Due Gallerie d’arte, Building, via Monte di Pietà, Milano, e la Fondazione Querini Stampalia, Castello 5252, Venezia, presentano il lavoro di un artista introspettivo, Roman Opalka, nato in Francia nel 1931, da una famiglia di origini polacche, morto a Chieti nel 2011. Dopo vari esperimenti di forme, di scritture in ‘nero’, Opalka cerca uno schema che possa contenere un andamento fisso, un motore dagli ingranaggi precostituiti. Anche le misure sono fisse: per la sua prima tela, o “dettaglio” come lo chiamava, decide per uno sfondo nero di 195 x 135 centimetri, con l’altezza corrispondente alla sua altezza fisica e la larghezza presa a prestito dalla porta. Pochi elementi cambiano nel tempo, ma il 1965 segna un programma che non dovrà modificarsi più. Un lavoro giornaliero nel proprio atelier, sempre ordinato nello stesso modo, concentrato su pochi temi spinti all’estremo della ripetizione-differente: il lento passare del tempo, il segno scuro (numeri, lettere) ripetuto su fondo chiaro sino a sparire poco per volta schiarendosi con lo stesso chiarore del fondo, oppure, al contrario, il fondo scuro e il segno chiaro che si scurisce. La seconda ripetizione non riguarda più un segno astratto, ma l’agente, il proprio viso, nella sua mutazione fisiologica, da giovane ad anziano a vecchio. Il numero acquista vitalità e la vitalità valore di segno.   
     
C’è un segno che indica l’operazione: OPALKA 1965 / 1 –(infinito). 
Il simbolo dell'infinito


Inizio dell’operazione e segno dell’indefinito, del futuro indeterminato, il primo e l’ultimo ‘Détail’. Alla vigilia della propria morte dipinge l’ultimo numero: 5.007.249.

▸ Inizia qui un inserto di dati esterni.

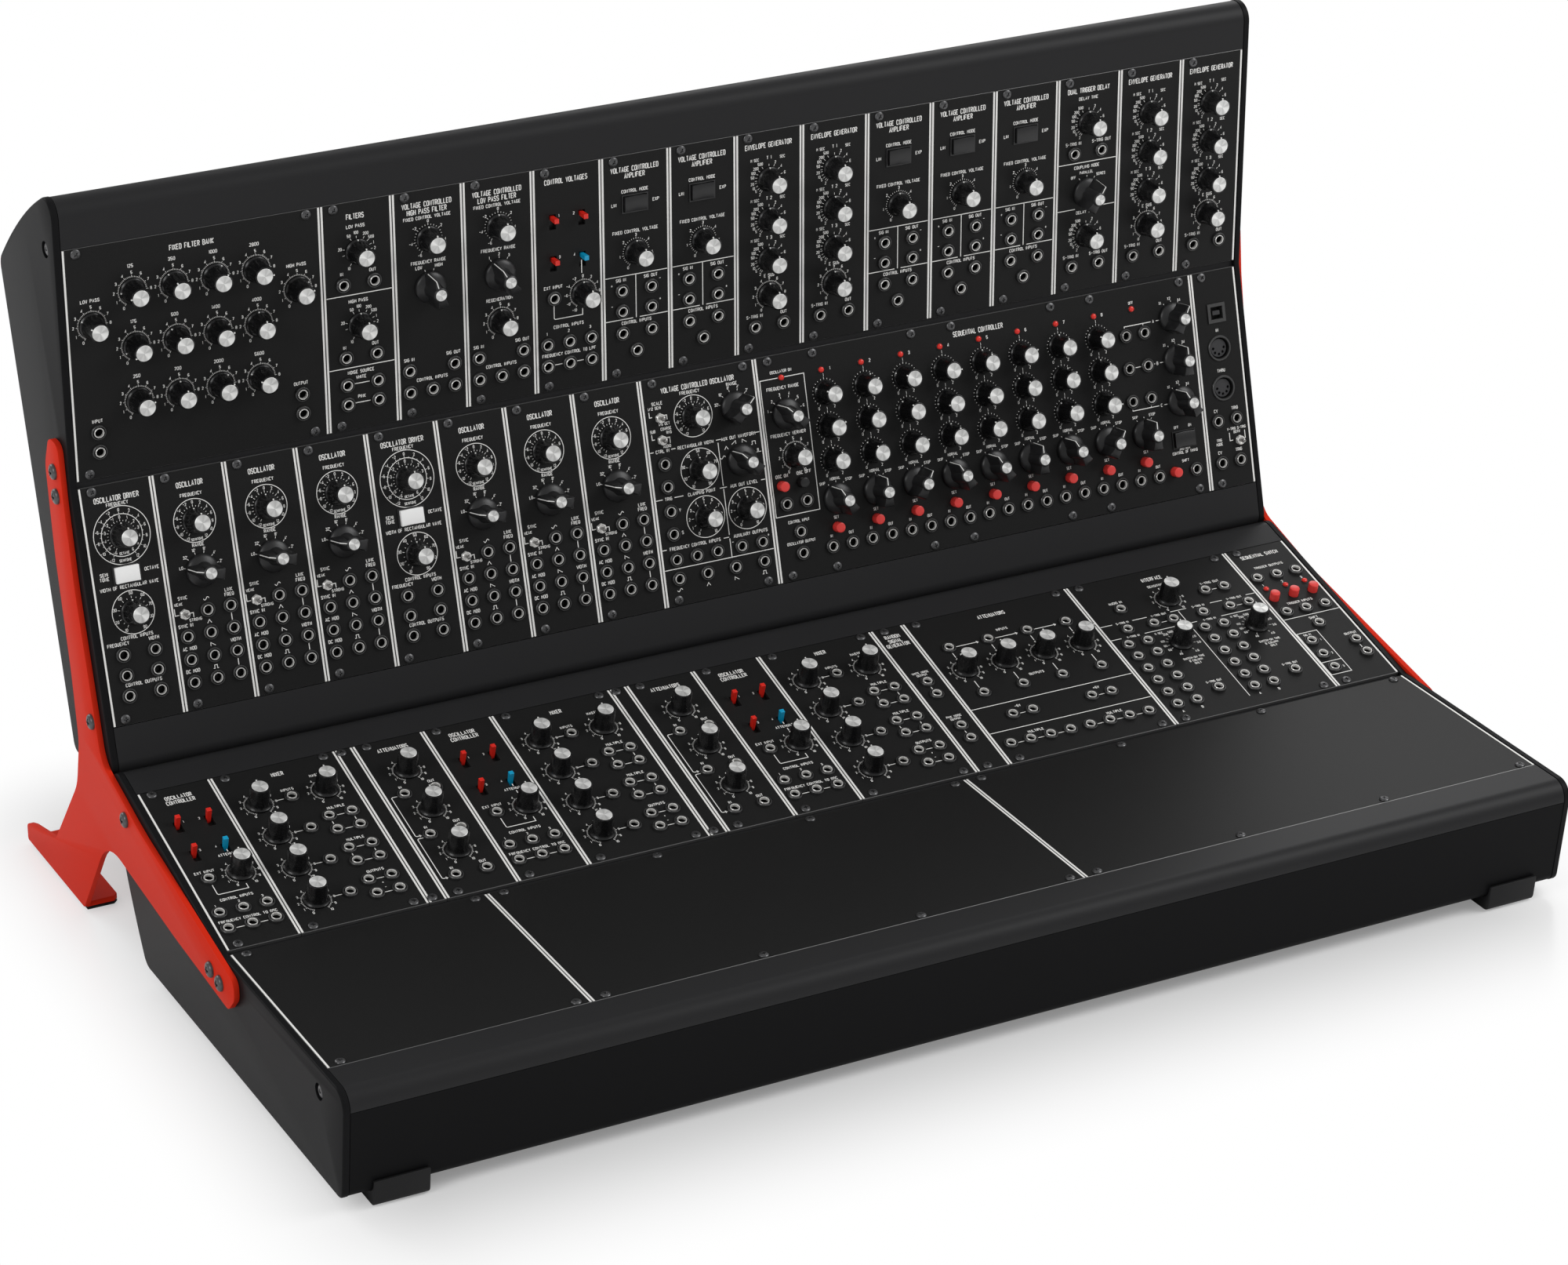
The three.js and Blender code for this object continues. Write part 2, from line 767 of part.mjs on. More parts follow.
const filterBankShares = {
  knob: [
    [0.098, 0.664],
    ...grid([0.26, 0.42, 0.58, 0.74], [0.781, 0.545, 0.308]),
    [0.9, 0.664],
  ],
};
const filterShares = {
  knob: grid(middleShares, [0.781, 0.459]),
};
const highPassShares = {
  knob: [[0.5, 0.783]],
  pointer: [[0.5, 0.57]],
};
const lowPassShares = {
  knob: grid(middleShares, [0.783, 0.361]),
  pointer: [[0.5, 0.57]],
};
const controllerShares = {
  slide: grid([0.283, 0.709], [0.774, 0.589]),
  knob: [[0.709, 0.419]],
};
const amplifierShares = {
  rocker: [[0.49, 0.781]],
  knob: [[0.5, 0.561]],
};
const envelopeShares = {
  knob: grid(middleShares, [0.781, 0.599, 0.419, 0.256]),
};
const delayShares = {
  knob: grid([0.503], [0.783, 0.257]),
  pointer: [[0.5, 0.458]],
};
const driverShares = {
  knob: grid(middleShares, [0.78, 0.458]),
  rocker: [[0.488, 0.619]],
};
const oscillatorShares = {
  knob: [[0.5, 0.781]],
  pointer: [[0.5, 0.572]],
  toggle: [[0.177, 0.405]],
};
const wideOscillatorShares = {
  knob: [
    [0.426, 0.806],
    [0.429, 0.572],
    [0.427, 0.362],
    [0.793, 0.362],
  ],
  pointer: grid([0.793], [0.809, 0.576]),
  toggle: [
    [0.14, 0.824],
    [0.135, 0.728],
  ],
};

const stepCount = 9;
const stepShare = 0.089;
const steps = (firstShare, count) =>
  Array.from({ length: count }, (_, index) => firstShare + index * stepShare);
const sequencerShares = {
  knob: [[0.065, 0.548], ...grid(steps(0.1466, stepCount - 1), [0.795, 0.647, 0.498])],
  pointer: [
    [0.057, 0.736],
    ...grid(steps(0.1466, stepCount), [0.324]),
    ...grid([0.949], [0.824, 0.632, 0.44]),
  ],
  button: [
    [0.028, 0.426],
    ...grid(steps(0.1385, stepCount), [0.198]),
    [0.072, 0.427],
    [0.918, 0.124],
  ],
  rocker: [[0.947, 0.266]],
};
const midiShares = {
  toggle: [[0.728, 0.208]],
  din: grid([0.49], [0.643, 0.459]),
  usb: [[0.5, 0.805]],
};
const mixerShares = {
  knob: [[0.77, 0.782], ...grid([0.236], [0.782, 0.576, 0.371, 0.164])],
};
const attenuatorShares = {
  knob: grid(middleShares, [0.786, 0.526, 0.261]),
};
const wideAttenuatorShares = {
  knob: grid([0.146, 0.383, 0.62, 0.857], [0.628]),
};
const interfaceShares = {
  knob: [
    [0.495, 0.784],
    [0.372, 0.493],
    [0.848, 0.494],
  ],
};
const switchShares = {
  button: grid(tripleShares, [0.636]),
};

// Each kind of module: its width in units and its controls
const kinds = {
  filterBank: { units: 28, shares: filterBankShares },
  filter: { units: 8, shares: filterShares },
  highPass: { units: 8, shares: highPassShares },
  lowPass: { units: 8, shares: lowPassShares },
  controller: { units: 8, shares: controllerShares },
  amplifier: { units: 8, shares: amplifierShares },
  envelope: { units: 8, shares: envelopeShares },
  delay: { units: 8, shares: delayShares },
  driver: { units: 8, shares: driverShares, finishes: { rocker: finishes.white } },
  oscillator: { units: 8, shares: oscillatorShares },
  wideOscillator: { units: 14, shares: wideOscillatorShares },
  sequencer: { units: 56, shares: sequencerShares },
  midi: { units: 6, shares: midiShares },
  mixer: { units: 14, shares: mixerShares },
  attenuator: { units: 8, shares: attenuatorShares },
  random: { units: 4, shares: {} },
  wideAttenuator: { units: 21, shares: wideAttenuatorShares },
  interface: { units: 21, shares: interfaceShares },
  switch: { units: 8, shares: switchShares },
  narrowBlank: { units: 2, shares: {}, bare: true },
  blank: { units: 28, shares: {}, bare: true },
  wideBlank: { units: 56, shares: {}, bare: true },
};

// The panels of each row from the left: a node, its modules and what moves on each
const upperRearRow = [
  ["filter_bank_module", [["filterBank", { knob: ["filter_bank_knob"] }]]],
  [
    "filter_and_control_modules",
    [
      ["filter"],
      ["highPass", { pointer: ["high_pass_range_switch"] }],
      ["lowPass", { knob: ["low_pass_cutoff_knob"] }],
      ["controller", { slide: ["voltage_slide_switch"] }],
    ],
  ],
  [
    "amplifier_and_envelope_modules",
    [
      ["amplifier", { rocker: ["amplifier_mode_rocker"], knob: ["amplifier_gain_knob"] }],
      ["amplifier"],
      ["envelope", { knob: ["envelope_attack_knob"] }],
      ["envelope"],
      ["amplifier"],
      ["amplifier"],
      ["amplifier"],
      ["delay", { pointer: ["delay_coupling_switch"] }],
      ["envelope"],
      ["envelope"],
    ],
  ],
];
const upperFrontRow = [
  [
    "oscillator_modules",
    [
      ["driver", { knob: ["driver_frequency_knob"], rocker: ["driver_range_rocker"] }],
      [
        "oscillator",
        {
          knob: ["oscillator_frequency_knob"],
          pointer: ["oscillator_range_switch"],
          toggle: ["oscillator_sync_toggle"],
        },
      ],
      ["oscillator"],
      ["oscillator"],
      ["driver"],
      ["oscillator"],
      ["oscillator"],
      ["oscillator"],
    ],
  ],
  ["wide_oscillator_module", [["wideOscillator", { knob: ["wide_oscillator_knob"] }]]],
  [
    "sequencer_module",
    [
      [
        "sequencer",
        {
          knob: ["sequencer_clock_knob"],
          pointer: ["sequencer_step_switch"],
          button: ["sequencer_start_button", "sequencer_set_button"],
          rocker: ["sequencer_timing_rocker"],
        },
      ],
    ],
  ],
  ["midi_module", [["midi"]]],
];
const lowerRearRow = [
  [
    "controller_and_mixer_modules",
    [
      ["controller"],
      ["mixer", { knob: ["mixer_master_knob"] }],
      ["narrowBlank"],
      ["attenuator"],
      ["controller"],
      ["mixer"],
      ["narrowBlank"],
      ["attenuator"],
      ["controller"],
      ["mixer"],
      ["random"],
    ],
  ],
  ["wide_attenuator_module", [["wideAttenuator", { knob: ["attenuator_knob"] }]]],
  ["interface_module", [["interface"]]],
  ["sequential_switch_module", [["switch", { button: ["switch_select_button"] }]]],
];
const lowerFrontRow = [
  ["left_blank_panel", [["blank"]]],
  ["middle_blank_panel", [["wideBlank"]]],
  ["right_blank_panel", [["wideBlank"]]],
];

// Sockets that go in behind the panel: a cup with its mouth in the panel's face
function cupSolids(x, y, cupOf) {
  const outside = cupOf(x, y, socketWall, -sunk, -socketDepth - socketWall);
  const inside = cupOf(x, y, 0, overrun, -socketDepth);
  return { outside, inside };
}

const cupShapes = {
  din: (x, y, grow, high, low) =>
    stubSolid(x, y, low, high, dinRadius + grow, dinRadius + grow, socketSides),
  usb: (x, y, grow, high, low) => {
    const halfX = usbWidth / 2 + grow;
    const halfY = usbHeight / 2 + grow;
    return boxSolid(x - halfX, y - halfY, low, x + halfX, y + halfY, high);
  },
};

// A module's circuit board hangs behind its panel from the row of socket bodies at the foot
function boardSolids(fromX, width) {
  const lowX = fromX + grooveWidth + clearance;
  const highX = fromX + width - grooveWidth - clearance;
  const low = -boardDepth - boardThickness;
  const back = -boardDepth - boardThickness / 2;
  const lowY = socketRowShare * panelHeight - socketRowHeight / 2;
  return [
    boxSolid(lowX, lowY, low, highX, panelHeight - boardMargin, -boardDepth),
    boxSolid(lowX, lowY, back, highX, lowY + socketRowHeight, -sunk),
  ];
}

// How far each moving pointer stands turned at rest, counter-clockwise from straight up
const pointerRests = {
  high_pass_range_switch: degrees(15),
  delay_coupling_switch: degrees(-30),
  oscillator_range_switch: degrees(75),
  sequencer_step_switch: degrees(45),
};

// One panel node of a row, with the moving controls that stand on it
function addPanel(row, name, modules, fromX) {
  const units = modules.reduce((sum, [kind]) => sum + kinds[kind].units, 0);
  const halfGap = clearance / 2;
  const toX = fromX + units * slotPitch;
  const plate = boxSolid(
    fromX + halfGap,
    0,
    -panelThickness,
    toX - halfGap,
    panelHeight,
    0,
  );
  const added = [plate];
  const holes = [];
  let x = fromX;
  for (const [kind, moving = {}] of modules) {
    const width = kinds[kind].units * slotPitch;
    for (const [control, places] of Object.entries(kinds[kind].shares)) {
      places.forEach(([across, rise], index) => {
        const atX = x + across * width;
        const atY = rise * panelHeight;
        const movingName = (moving[control] ?? [])[index];
        if (cupShapes[control]) {
          const { outside, inside } = cupSolids(atX, atY, cupShapes[control]);
          added.push(outside);
          holes.push(inside);
        } else if (movingName) {
          if (control === "toggle") added.push(toggleNut(atX, atY));
          holes.push(holeShapes[control](atX, atY));
          const finishOf = { ...movingFinishes, ...kinds[kind].finishes }[control];
          const mesh = toMesh(movingName, movingShapes[control](), finishOf());
          mesh.position.set(atX, atY, 0);
          mesh.rotation.z = pointerRests[movingName] ?? 0;
          row.add(mesh);
        } else {
          added.push(fixedShapes[control](atX, atY));
        }
      });
    }
    if (!kinds[kind].bare) added.push(...boardSolids(x, width));
    if (x > fromX) {
      const halfGroove = grooveWidth / 2;
      const lowY = -overrun;
      const highY = panelHeight + overrun;
      holes.push(boxSolid(x - halfGroove, lowY, -grooveDepth, x + halfGroove, highY, overrun));
    }
    x += width;
  }
  row.add(toMesh(name, cut(joined(added), holes), finishes.panel()));
  return toX;
}

function addRow(caseGroup, panels, at, bend) {
  const row = new THREE.Group();
  row.position.set(-halfRow, at.x, at.y);
  row.rotation.x = bend;
  let x = 0;
  for (const [name, modules] of panels) x = addPanel(row, name, modules, x);
  caseGroup.add(row);
}

// One case in its own frame, with both its rows of panels
function makeCase(prefix, frontPanels, rearPanels) {
  const group = new THREE.Group();
  const addSheet = (name, solid, material) => group.add(toMesh(prefix + name, solid, material));
  const tub = sideSolid(tubOutline(), -halfRow, halfRow).subtract(inletWindow());
  addSheet("_tub", tub, finishes.sheet());
  addSheet("_left_cheek", cheekSolid(-1), finishes.sheet());
  addSheet("_right_cheek", cheekSolid(1), finishes.sheet());
  addSheet("_front_rail", sideSolid(frontRailOutline(), -halfRow, halfRow), finishes.rail());
  addSheet("_middle_rail", sideSolid(middleRailOutline(), -halfRow, halfRow), finishes.rail());
  addSheet("_rear_rail", sideSolid(rearRailOutline(), -halfRow, halfRow), finishes.rail());
  addSheet("_bus_board", busSolid(), finishes.board());
  addRow(group, frontPanels, new THREE.Vector2(), 0);
  addRow(group, rearPanels, rearRowAt, rowBend);

  const inlet = new THREE.Group();
  inlet.applyMatrix4(inletFrame);
  inlet.add(toMesh(prefix + "_power_inlet", inletSolid(), finishes.black()));
  const powerSwitch = toMesh(prefix + "_power_switch", rockerSolid(), finishes.red());
  powerSwitch.position.set(powerRockerAt, 0, inletFace);
  powerSwitch.rotation.z = up;
  inlet.add(powerSwitch);
  group.add(inlet);
  return group;
}

// Assembly: the lower case lies on its feet, the upper case stands behind its rear edge
const synthesizer = new THREE.Group();
synthesizer.name = "modular_synthesizer";
const lowerCase = makeCase("lower", lowerFrontRow, lowerRearRow);
lowerCase.position.set(0, 0, lowerZ);
const upperCase = makeCase("upper", upperFrontRow, upperRearRow);
const seat = new THREE.Vector2(upperSeatBack, upperSeatRise).add(rearArcAt);
upperCase.position.set(0, seat.x, lowerZ + seat.y);
upperCase.rotation.x = upperTilt;
synthesizer.add(lowerCase, upperCase);

for (const [side, name] of [[-1, "left"], [1, "right"]]) {
  synthesizer.add(toMesh(name + "_stand_bracket", bracketSolid(side), finishes.bracket()));
  const pad = flangeSolid(side, 0, padThickness - clearance);
  synthesizer.add(toMesh(name + "_bracket_pad", pad, finishes.rubber()));
  synthesizer.add(toMesh("front_foot_" + name, footSolid(side), finishes.rubber()));
}

// The origin goes to the table under the middle of the whole
synthesizer.updateMatrixWorld(true);
const bounds = new THREE.Box3().setFromObject(synthesizer, true);
const middle = bounds.getCenter(new THREE.Vector3());
for (const child of synthesizer.children) {
  child.position.sub(new THREE.Vector3(middle.x, middle.y, bounds.min.z));
}

export default synthesizer;
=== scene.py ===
import math

import bmesh
import bpy
import numpy as np
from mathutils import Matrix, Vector
from mathutils.geometry import delaunay_2d_cdt


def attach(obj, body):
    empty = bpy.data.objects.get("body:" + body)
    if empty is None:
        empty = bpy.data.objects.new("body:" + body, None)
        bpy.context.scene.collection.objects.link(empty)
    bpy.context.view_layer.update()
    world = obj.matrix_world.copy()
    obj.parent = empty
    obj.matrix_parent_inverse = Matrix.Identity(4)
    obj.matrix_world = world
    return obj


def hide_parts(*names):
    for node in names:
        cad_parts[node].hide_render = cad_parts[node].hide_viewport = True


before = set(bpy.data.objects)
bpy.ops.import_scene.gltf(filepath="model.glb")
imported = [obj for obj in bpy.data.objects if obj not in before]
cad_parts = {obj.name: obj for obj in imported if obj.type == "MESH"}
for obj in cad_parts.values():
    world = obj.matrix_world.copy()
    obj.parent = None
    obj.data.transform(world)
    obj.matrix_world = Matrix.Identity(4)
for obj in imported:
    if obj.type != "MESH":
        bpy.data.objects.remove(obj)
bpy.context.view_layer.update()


# The camera stands to the left of the synthesizer and above it, with a long lens, where the
# picture was taken from: its place was solved from points whose real places are known.
lens = bpy.data.cameras.new("camera")
lens.lens = 110.634
lens.sensor_width = 36
camera = bpy.data.objects.new("camera", lens)
camera.location = (-1.093015, -2.101095, 1.242671)
camera_turns = (65.12156, 0.10313, -27.46834)
camera.rotation_euler = [math.radians(turn) for turn in camera_turns]
bpy.context.scene.collection.objects.link(camera)
bpy.context.scene.camera = camera
bpy.context.scene.view_settings.view_transform = "Standard"


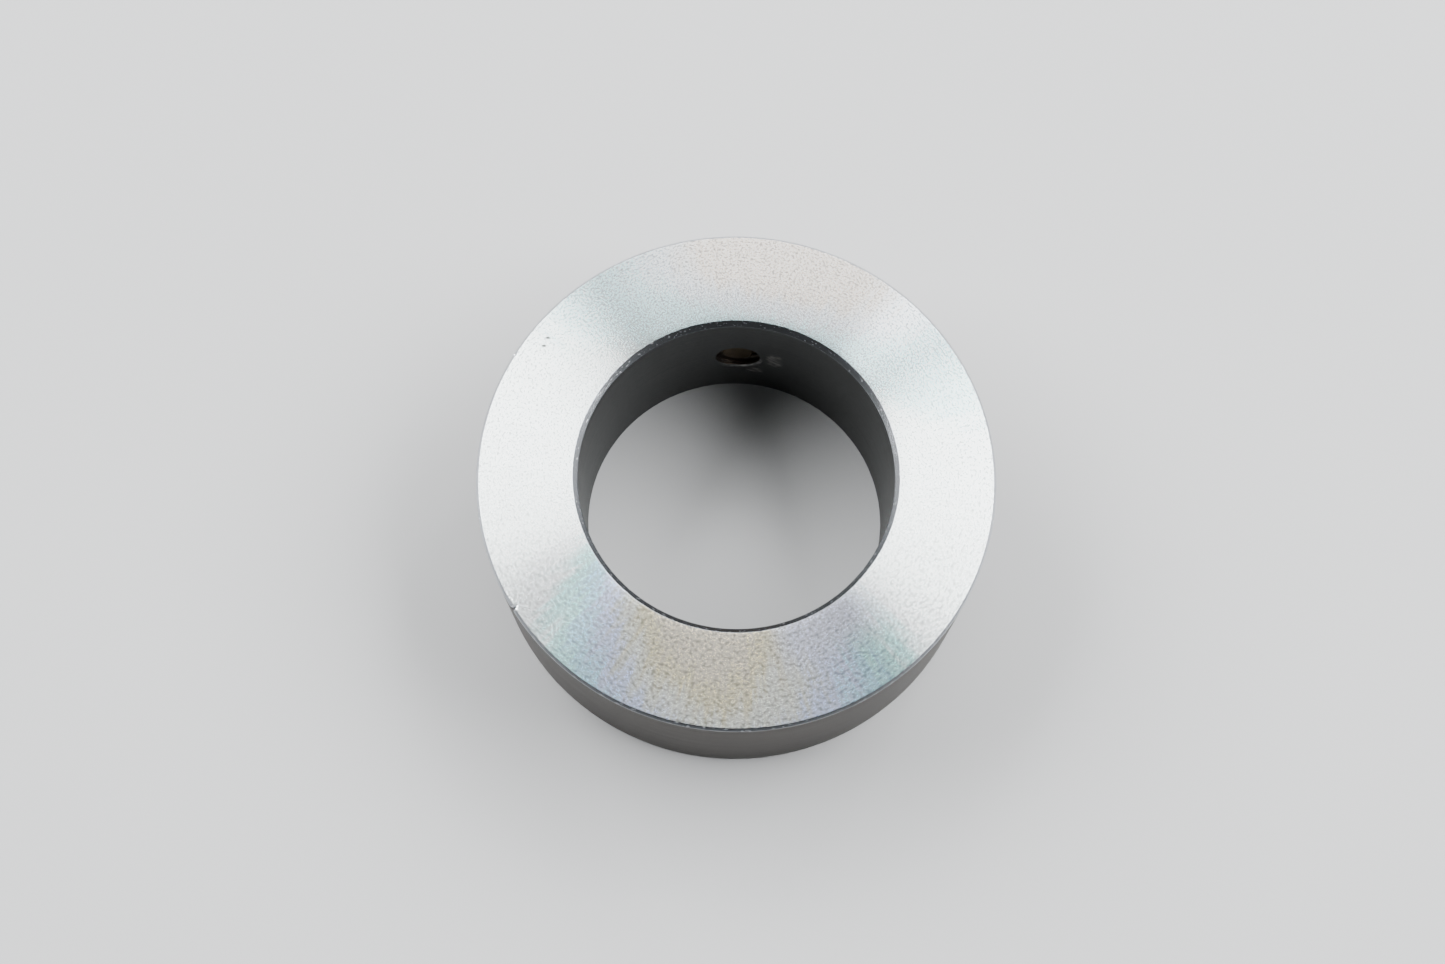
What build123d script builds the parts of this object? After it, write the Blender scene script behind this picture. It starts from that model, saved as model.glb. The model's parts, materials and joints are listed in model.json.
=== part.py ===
"""Set-screw shaft collar: a turned steel ring, a socket set screw and a brass thrust pad.

Units are millimetres.  The origin is the centre of the ring's lower face and +Z runs up the bore.
The screw's hole goes through the ring's wall along +Y at mid height, so the screw's tip faces -Y.
"""

import os
from math import radians, tan

from build123d import *

# Ring
BORE_DIAMETER = 22.0
OUTER_DIAMETER = 36.0
WIDTH = 12.0
BORE_CHAMFER = 0.35
RIM_CHAMFER = 0.2

# M4 x 0.7 thread, right-handed, with running room between the screw and its hole
PITCH = 0.7
FLANK_ANGLE = 60.0
HOLE_CREST_DIAMETER = 3.3
HOLE_ROOT_DIAMETER = 4.06
HOLE_ROOT_FLAT = 0.09
HOLE_MOUTH_DIAMETER = 4.8
SCREW_CREST_DIAMETER = 3.76
SCREW_ROOT_DIAMETER = 3.0
SCREW_CREST_FLAT = 0.11
THREAD_SINK = 0.05

# Set screw with a hexagon socket
SCREW_LENGTH = 5.0
SCREW_END_CHAMFER = 0.45
SOCKET_ACROSS_FLATS = 2.0
SOCKET_DEPTH = 2.0
SOCKET_MOUTH_DIAMETER = 2.5
DRILL_POINT_ANGLE = 118.0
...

Essere lui stesso, i suoi visi diversi nel tempo, il  piccolo pennello, la misura delle tele, il suo studio, gli elementi della operazione, insieme ripetitiva e mai uguale, una operazione freddamente concettuale ma pure intimamente personale. L’artista ripete ad alta voce i numeri che sta dipingendo, quasi a volerli coniugare con i battiti del cuore. Il piccolo pennello è caduto.  La fine della numerazione segna la fine della vita.